For many people, holiday party season begins with Halloween and continues through New Year’s. Many companies have onsite parties after hours. Others choose local bars, restaurants and event venues for their festivities — particularly their big holiday/year-end parties.
A lot of business owners no longer serve alcohol at their office parties and limit the amount of alcohol they’ll pay for at other locations. As the dangers of drunk driving have become more widely discussed, they’re concerned for the safety of their employees and others on the road. Concerns about potential liability no doubt are a factor as well.
“Social host” liability doesn’t just apply to people who have parties in their homes. A company that hosts a party where alcohol is served can also be held liable if someone who’s clearly intoxicated leaves, gets behind the wheel and is involved in a crash. If a minor (such as intern working at the company) is served alcohol, the company can face additional legal problems. So can anyone who knowingly buys alcohol for a minor at an event.
Connecticut, like many states, recognizes social host liability. The ability to hold social hosts liable for the harm done by an intoxicated guest has been upheld in more than one Connecticut Supreme Court decision.
Companies have another incentive to have alcohol-free holiday parties or to at least limit the number of free drinks employees can have. The risk of sexual harassment increases as people get a few drinks in them and inhibitions are lowered. Employers can be held legally responsible for harassment and assaults that occur at company-sponsored events.

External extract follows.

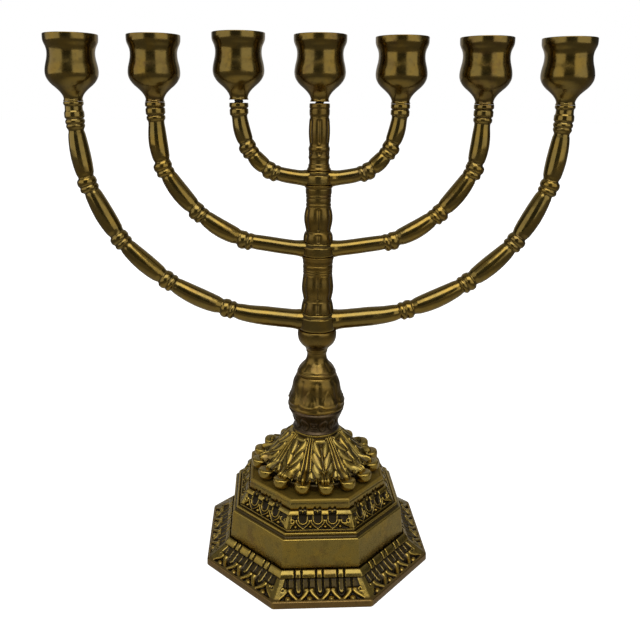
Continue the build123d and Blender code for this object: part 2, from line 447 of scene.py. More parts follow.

If you or a loved one has been injured or worse by a drunk driver on their way home from a bar, restaurant or private party, it’s worthwhile to determine whether anyone besides that driver can and should be held liable. This can help you get the compensation you need and deserve. It can also help send a message that those who serve alcohol have a responsibility to do everything they can to ensure that guests don’t get on the roads when they’re in no condition to do so.